* START Extracted information *

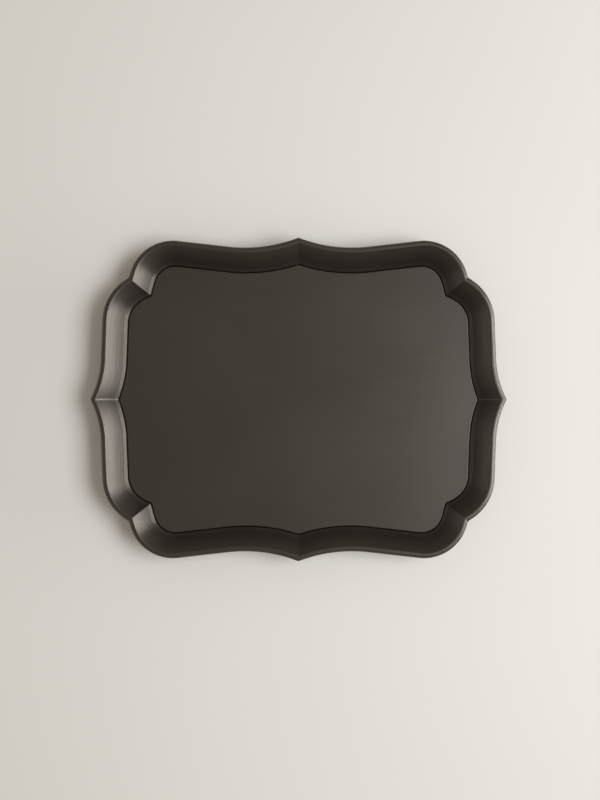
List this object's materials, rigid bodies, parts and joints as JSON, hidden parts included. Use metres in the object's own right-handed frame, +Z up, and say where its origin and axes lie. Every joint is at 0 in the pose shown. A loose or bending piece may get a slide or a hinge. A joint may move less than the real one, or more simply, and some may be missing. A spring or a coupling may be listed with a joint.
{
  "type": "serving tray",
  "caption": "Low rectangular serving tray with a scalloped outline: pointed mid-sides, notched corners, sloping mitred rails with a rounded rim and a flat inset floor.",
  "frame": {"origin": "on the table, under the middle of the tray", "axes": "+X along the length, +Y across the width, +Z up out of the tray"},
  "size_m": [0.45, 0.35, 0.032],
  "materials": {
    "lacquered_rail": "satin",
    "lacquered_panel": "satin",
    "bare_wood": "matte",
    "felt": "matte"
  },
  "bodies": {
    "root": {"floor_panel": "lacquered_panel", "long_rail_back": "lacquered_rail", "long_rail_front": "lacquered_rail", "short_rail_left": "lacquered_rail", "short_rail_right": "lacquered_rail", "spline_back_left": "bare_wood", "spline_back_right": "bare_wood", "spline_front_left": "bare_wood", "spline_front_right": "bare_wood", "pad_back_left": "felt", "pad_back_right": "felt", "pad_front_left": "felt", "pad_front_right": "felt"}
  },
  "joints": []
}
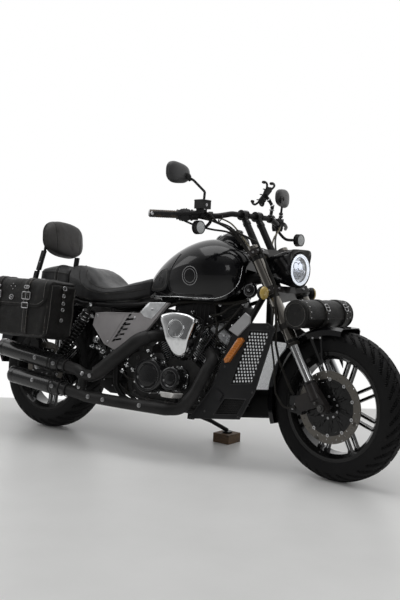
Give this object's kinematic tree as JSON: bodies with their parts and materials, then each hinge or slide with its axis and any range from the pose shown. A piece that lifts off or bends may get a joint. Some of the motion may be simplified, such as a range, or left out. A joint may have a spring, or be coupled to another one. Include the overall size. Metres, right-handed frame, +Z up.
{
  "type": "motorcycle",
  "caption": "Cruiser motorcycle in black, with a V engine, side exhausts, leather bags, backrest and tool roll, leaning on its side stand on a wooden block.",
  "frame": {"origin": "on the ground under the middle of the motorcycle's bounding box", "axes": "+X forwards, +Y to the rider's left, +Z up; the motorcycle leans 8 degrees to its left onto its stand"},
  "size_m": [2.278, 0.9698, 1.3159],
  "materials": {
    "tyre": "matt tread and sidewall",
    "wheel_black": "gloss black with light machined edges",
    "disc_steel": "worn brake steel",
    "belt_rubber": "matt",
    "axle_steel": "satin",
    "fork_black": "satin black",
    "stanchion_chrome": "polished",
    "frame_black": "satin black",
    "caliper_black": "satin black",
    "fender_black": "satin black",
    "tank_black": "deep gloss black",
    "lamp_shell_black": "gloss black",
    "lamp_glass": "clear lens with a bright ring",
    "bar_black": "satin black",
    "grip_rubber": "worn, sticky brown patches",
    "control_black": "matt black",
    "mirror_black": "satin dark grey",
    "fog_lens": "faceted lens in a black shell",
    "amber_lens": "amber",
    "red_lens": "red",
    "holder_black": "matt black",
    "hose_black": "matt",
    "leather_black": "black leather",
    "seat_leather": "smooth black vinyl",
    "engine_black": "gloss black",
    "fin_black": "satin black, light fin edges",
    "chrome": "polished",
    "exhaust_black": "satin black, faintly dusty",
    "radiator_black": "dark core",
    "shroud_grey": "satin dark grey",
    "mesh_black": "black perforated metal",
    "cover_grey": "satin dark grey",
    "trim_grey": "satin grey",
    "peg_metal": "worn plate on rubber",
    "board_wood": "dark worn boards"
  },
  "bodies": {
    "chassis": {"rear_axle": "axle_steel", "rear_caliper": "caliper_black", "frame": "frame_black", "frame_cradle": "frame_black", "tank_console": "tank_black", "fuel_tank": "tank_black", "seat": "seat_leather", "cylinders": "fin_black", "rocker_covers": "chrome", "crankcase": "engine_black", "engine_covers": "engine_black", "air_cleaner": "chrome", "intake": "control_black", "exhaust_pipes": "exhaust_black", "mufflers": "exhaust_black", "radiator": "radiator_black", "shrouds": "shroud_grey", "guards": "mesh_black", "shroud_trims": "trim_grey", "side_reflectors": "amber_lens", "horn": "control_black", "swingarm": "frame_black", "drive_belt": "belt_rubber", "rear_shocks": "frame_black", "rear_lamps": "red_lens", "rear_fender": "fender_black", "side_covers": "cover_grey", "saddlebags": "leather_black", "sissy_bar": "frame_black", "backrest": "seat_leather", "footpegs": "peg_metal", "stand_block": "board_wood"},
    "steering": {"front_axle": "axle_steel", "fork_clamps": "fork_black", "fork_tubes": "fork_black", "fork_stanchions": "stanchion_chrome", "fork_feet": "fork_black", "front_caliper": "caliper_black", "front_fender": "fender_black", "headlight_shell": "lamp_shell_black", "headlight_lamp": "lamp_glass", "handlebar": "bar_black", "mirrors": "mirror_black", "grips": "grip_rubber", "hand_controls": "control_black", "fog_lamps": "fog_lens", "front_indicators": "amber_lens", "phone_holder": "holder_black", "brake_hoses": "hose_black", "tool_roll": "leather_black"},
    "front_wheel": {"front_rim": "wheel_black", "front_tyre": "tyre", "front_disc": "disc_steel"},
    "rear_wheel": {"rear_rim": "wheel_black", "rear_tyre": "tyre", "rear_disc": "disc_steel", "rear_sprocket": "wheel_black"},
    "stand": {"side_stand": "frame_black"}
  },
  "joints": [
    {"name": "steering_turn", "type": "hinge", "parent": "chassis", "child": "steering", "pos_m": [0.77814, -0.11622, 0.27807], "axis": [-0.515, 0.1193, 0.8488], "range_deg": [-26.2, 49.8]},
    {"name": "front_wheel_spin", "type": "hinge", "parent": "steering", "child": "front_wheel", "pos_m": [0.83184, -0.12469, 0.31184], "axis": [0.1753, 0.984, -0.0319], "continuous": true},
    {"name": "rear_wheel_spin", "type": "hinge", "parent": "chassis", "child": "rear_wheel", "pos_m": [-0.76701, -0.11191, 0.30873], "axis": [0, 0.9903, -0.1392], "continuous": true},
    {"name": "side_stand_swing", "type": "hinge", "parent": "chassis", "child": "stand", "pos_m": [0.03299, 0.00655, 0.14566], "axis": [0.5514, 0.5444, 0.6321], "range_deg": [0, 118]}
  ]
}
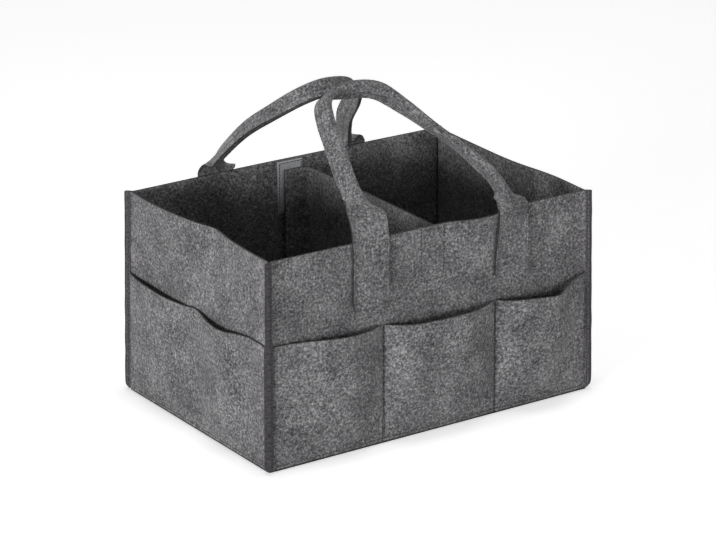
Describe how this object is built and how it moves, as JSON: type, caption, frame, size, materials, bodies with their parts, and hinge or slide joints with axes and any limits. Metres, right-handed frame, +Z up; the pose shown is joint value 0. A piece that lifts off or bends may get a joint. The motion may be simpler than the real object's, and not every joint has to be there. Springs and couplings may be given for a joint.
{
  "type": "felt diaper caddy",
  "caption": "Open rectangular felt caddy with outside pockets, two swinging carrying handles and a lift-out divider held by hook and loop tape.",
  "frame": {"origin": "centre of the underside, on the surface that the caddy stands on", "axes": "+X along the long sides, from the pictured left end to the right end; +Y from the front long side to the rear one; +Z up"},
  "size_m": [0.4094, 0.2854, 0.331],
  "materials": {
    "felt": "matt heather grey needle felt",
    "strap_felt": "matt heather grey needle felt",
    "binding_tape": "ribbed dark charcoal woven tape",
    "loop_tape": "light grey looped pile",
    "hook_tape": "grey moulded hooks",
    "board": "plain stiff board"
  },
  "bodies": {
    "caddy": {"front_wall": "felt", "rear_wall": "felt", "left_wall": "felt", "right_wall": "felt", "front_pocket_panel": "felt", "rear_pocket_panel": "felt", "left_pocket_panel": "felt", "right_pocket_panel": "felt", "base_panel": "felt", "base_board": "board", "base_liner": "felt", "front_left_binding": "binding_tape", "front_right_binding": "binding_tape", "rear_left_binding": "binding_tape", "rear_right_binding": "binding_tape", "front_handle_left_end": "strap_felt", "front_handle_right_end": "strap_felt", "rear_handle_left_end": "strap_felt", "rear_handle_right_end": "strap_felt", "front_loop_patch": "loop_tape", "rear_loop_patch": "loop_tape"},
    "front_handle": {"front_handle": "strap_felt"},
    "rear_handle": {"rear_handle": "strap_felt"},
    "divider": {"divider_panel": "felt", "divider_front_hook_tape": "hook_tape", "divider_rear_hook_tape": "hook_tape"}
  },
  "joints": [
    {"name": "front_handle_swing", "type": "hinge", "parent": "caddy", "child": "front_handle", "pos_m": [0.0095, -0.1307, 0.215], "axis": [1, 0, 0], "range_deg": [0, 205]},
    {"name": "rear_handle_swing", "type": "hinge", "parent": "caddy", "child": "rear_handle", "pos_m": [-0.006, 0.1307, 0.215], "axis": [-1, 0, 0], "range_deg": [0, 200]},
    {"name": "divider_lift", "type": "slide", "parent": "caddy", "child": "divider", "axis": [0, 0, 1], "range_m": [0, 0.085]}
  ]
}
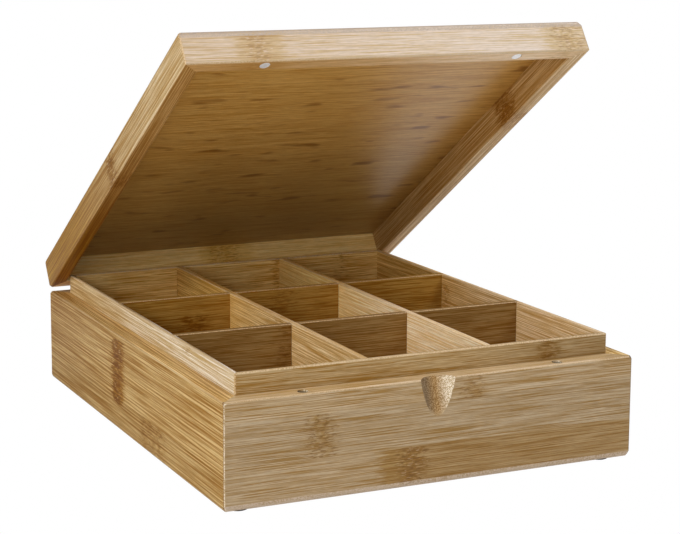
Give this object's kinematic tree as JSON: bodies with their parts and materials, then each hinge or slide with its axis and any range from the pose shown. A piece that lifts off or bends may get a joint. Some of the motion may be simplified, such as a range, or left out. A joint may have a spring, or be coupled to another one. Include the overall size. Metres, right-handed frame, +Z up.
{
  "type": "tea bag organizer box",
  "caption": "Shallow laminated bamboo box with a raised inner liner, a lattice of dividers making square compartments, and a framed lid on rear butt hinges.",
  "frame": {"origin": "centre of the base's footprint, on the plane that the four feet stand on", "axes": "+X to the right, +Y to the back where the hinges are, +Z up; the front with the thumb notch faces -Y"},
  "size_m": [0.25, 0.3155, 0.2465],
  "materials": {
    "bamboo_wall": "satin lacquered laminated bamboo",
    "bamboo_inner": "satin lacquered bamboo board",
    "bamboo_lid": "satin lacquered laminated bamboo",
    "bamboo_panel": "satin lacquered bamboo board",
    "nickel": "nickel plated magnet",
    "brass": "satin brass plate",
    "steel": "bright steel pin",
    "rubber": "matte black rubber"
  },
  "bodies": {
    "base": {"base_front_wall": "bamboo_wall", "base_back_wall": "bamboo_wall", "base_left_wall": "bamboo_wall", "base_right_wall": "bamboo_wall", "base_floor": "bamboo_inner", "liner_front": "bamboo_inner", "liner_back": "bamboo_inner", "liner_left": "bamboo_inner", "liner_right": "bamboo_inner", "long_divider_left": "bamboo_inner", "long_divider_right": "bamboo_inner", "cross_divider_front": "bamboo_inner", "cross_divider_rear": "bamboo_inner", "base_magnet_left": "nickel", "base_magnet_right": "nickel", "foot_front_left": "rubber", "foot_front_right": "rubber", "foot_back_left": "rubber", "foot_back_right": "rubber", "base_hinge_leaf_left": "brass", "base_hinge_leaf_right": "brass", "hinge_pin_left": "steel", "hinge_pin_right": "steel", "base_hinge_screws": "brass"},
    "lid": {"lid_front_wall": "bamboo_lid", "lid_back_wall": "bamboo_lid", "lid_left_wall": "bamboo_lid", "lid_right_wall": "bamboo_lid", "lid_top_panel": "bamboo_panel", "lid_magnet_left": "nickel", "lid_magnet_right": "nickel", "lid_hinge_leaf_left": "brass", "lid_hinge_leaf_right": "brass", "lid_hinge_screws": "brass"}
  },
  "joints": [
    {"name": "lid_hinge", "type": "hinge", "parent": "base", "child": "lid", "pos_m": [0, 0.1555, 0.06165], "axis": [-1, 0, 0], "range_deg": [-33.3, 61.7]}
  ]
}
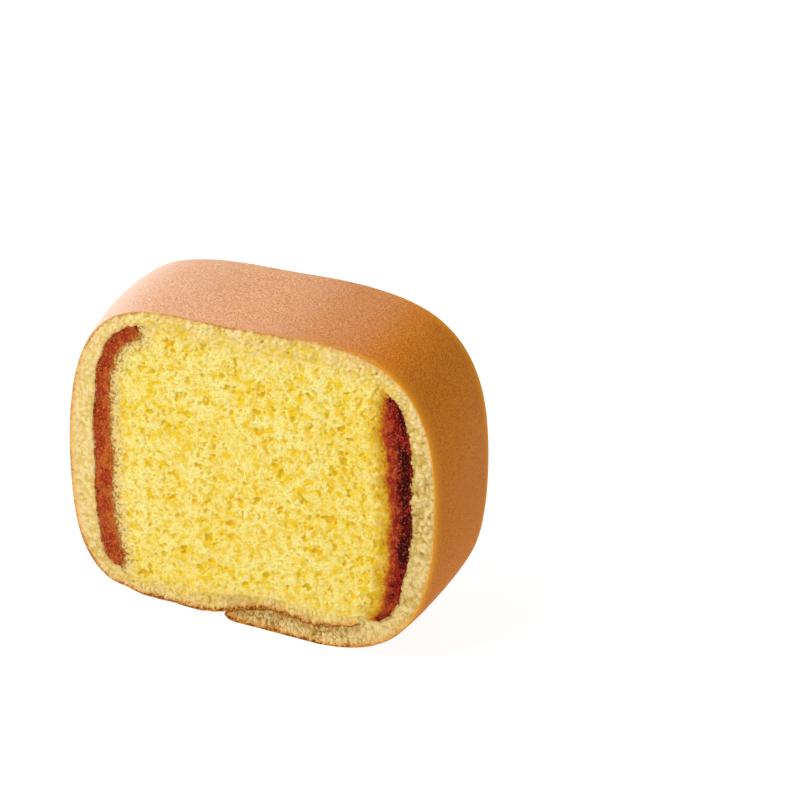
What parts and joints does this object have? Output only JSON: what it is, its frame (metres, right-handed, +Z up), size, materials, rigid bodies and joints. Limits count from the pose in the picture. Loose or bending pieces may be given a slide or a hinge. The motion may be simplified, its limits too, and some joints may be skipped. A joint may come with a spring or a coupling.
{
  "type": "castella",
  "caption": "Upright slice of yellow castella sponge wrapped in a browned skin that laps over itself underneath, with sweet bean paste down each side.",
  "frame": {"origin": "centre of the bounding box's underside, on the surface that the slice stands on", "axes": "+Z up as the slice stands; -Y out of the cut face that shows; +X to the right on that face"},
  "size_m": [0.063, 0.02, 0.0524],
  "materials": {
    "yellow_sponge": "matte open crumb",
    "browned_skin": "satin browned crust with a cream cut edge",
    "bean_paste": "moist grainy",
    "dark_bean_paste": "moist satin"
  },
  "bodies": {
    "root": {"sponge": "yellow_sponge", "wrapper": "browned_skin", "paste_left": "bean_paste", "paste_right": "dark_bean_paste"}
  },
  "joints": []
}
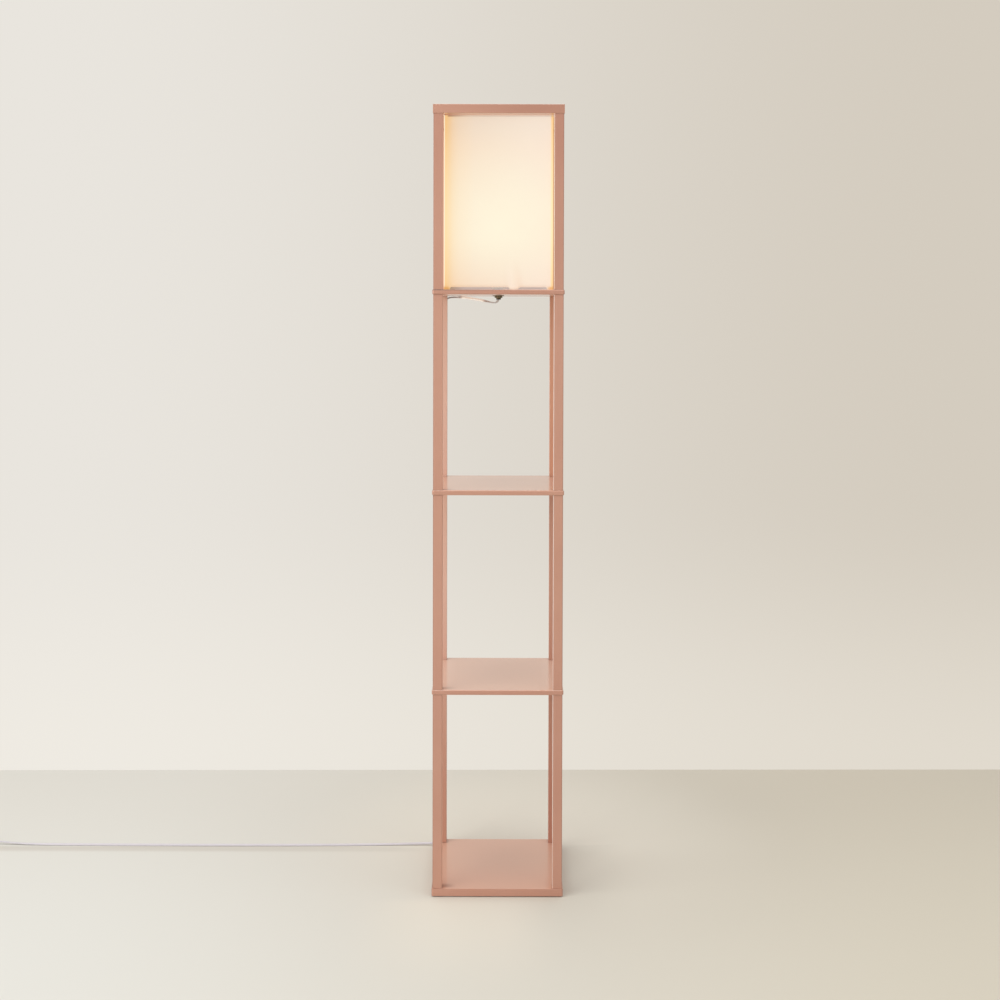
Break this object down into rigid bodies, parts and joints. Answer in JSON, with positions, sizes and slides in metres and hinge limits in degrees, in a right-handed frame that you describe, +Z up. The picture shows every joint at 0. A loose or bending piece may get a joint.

* END Extracted information *

Task instructions: Select the lines from the entries that include the word "shows".

Exercise answer:
  "frame": {"origin": "centre of the bounding box's underside, on the surface that the slice stands on", "axes": "+Z up as the slice stands; -Y out of the cut face that shows; +X to the right on that face"},
Break this object down into rigid bodies, parts and joints. Answer in JSON, with positions, sizes and slides in metres and hinge limits in degrees, in a right-handed frame that you describe, +Z up. The picture shows every joint at 0. A loose or bending piece may get a joint.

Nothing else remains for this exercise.